The legacy phone switch-off was last year delayed to 31st January 2027 in order to give broadband, phone, telecare providers, councils and consumers more time to adapt (details). The focus of this remains on the 1.8 million UK people who use vital home telecare systems (e.g. elderly, disabled – vulnerable users), which aren’t always compatible with digital phones because telecare providers were slow to adapt. But for everybody else, many providers will still be working to the original Dec 2025 deadline to get their customers off the PSTN.
One of the ways in which Openreach responded to this involved the launch of their Prove Telecare Trial, which was designed to support ISPs and customers to “safely migrate” fixed line customers with telecare devices to modern broadband lines (FTTP, FTTC/SOGEA) with IP voice services.

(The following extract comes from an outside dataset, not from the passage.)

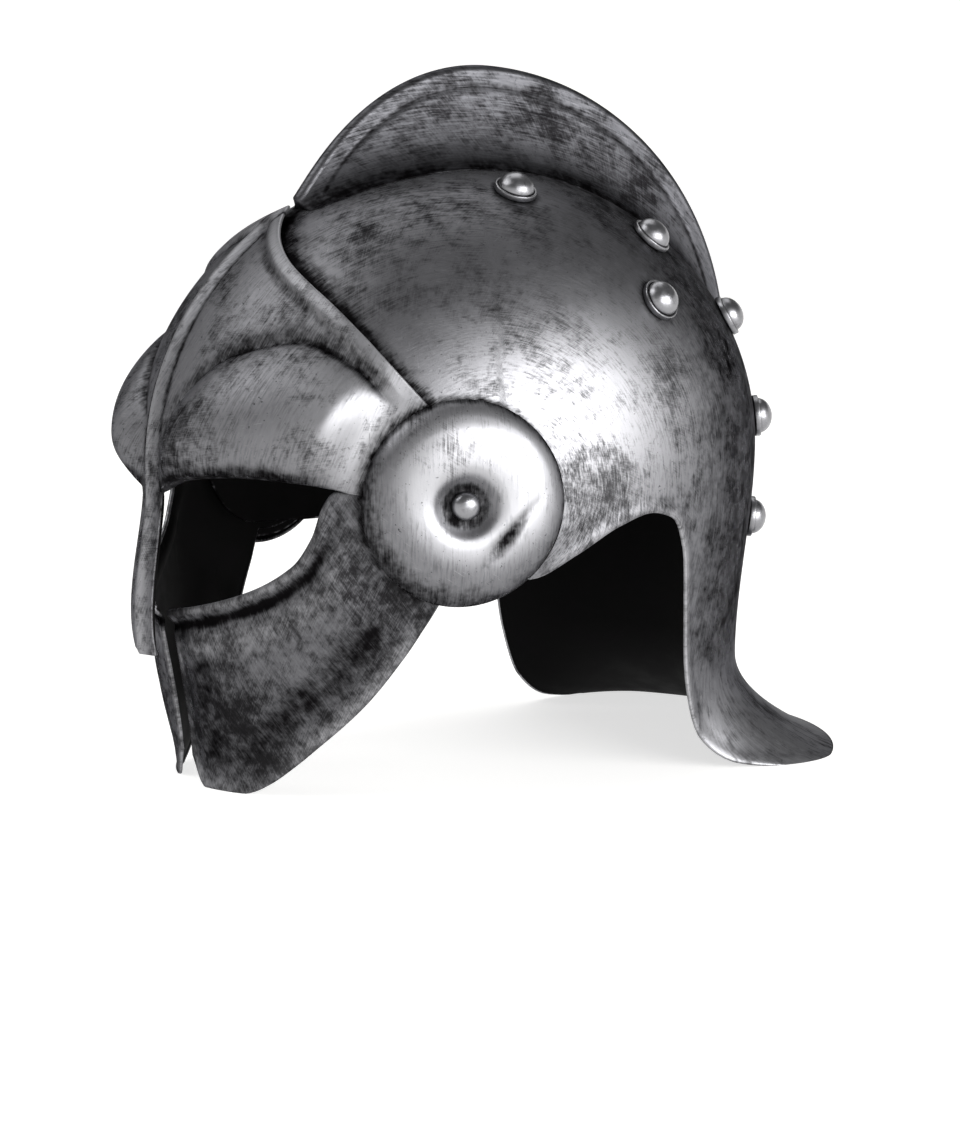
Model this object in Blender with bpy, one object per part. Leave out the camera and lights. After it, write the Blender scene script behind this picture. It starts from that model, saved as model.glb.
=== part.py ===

The trial required close coordination between ISPs, telecare providers and engineers – often with Openreach engineers and telecare engineers working together to switch users over.
The latest announcement reveals that Openreach’s limited telecare pilot successfully migrated over 1,000 vulnerable customers from outdated copper phone networks to fibre. All customers were safely upgraded with no disruption to their telecare services.
The new Prove Telecare service will now become available nationwide, supported by more than 4,000 specially trained Openreach engineers – to help fulfil the volume of vulnerable customer migrations. These engineers will work directly with alarm receiving centres to confirm households using telecare devices, and only complete migrations when devices are compatible.
If any equipment is found to be incompatible, the engineer will move the phone and telecare device back to the original copper service, ensuring continuous protection for customers. Openreach then informs the customer’s service provider and the telecare provider so that they can arrange for a replacement device to be installed, before a follow-up visit.
James Lilley, Openreach’s Managed Customer Migrations Manager, said:
“The pilot has clearly shown that vulnerable customers with telecare devices can be safely migrated to fibre, removing a major barrier to the UK’s transition away from the PSTN.
Our priority was always to make sure the switch to fibre broadband didn’t leave anyone behind, and the transition was seamless for telecare customers. We’ve achieved our mission with the Prove Telecare service that will accelerate the transition.
With copper-based services more vulnerable to faults and outages, fibre is the safer and more reliable option. For customers whose safety depends on uninterrupted connectivity, the time to switch is now.“
Alyson Scurfield, CEO of TSA, said:
“TSA welcomes and fully supports the trial roll out of Openreach’s Prove Telecare service. Ensuring the safe migration of telecare customers is critical to protecting vulnerable people, and this programme is an important step in minimising risk as the UK transitions away from the PSTN telephone lines.
We are encouraged by the pilot’s success and the commitment to safeguarding uninterrupted telecare support for those who rely on it most.”
We should point out that Openreach and BT have also developed a “temporary” Pre-Digital Phone Line (PDPL) product (aka – SOTAP for Analogue), which is an exchange-based IP-voice service that replicates how the old service worked, albeit over a more modern network (i.e. it does NOT require broadband, new kit, an engineer visit or battery back-up to function).
However, PDPL is only intended to be available to vulnerable and edge case users on existing lines (not new customers) who would otherwise “face challenges” in migrating to normal internet (IP) based voice solutions by the deadline. This too is likely to be retired as Openreach starts exiting old exchanges en masse from around 2030, hence why the above focus is still on delivering longer-term solutions as part of the primary switchover.
Openreach has published a technical briefing on today’s soft launch of Prove Telecare (here), which reveals that it will go fully live from 16th October 2025 and cost providers £19.41 +vat to take (connection fee).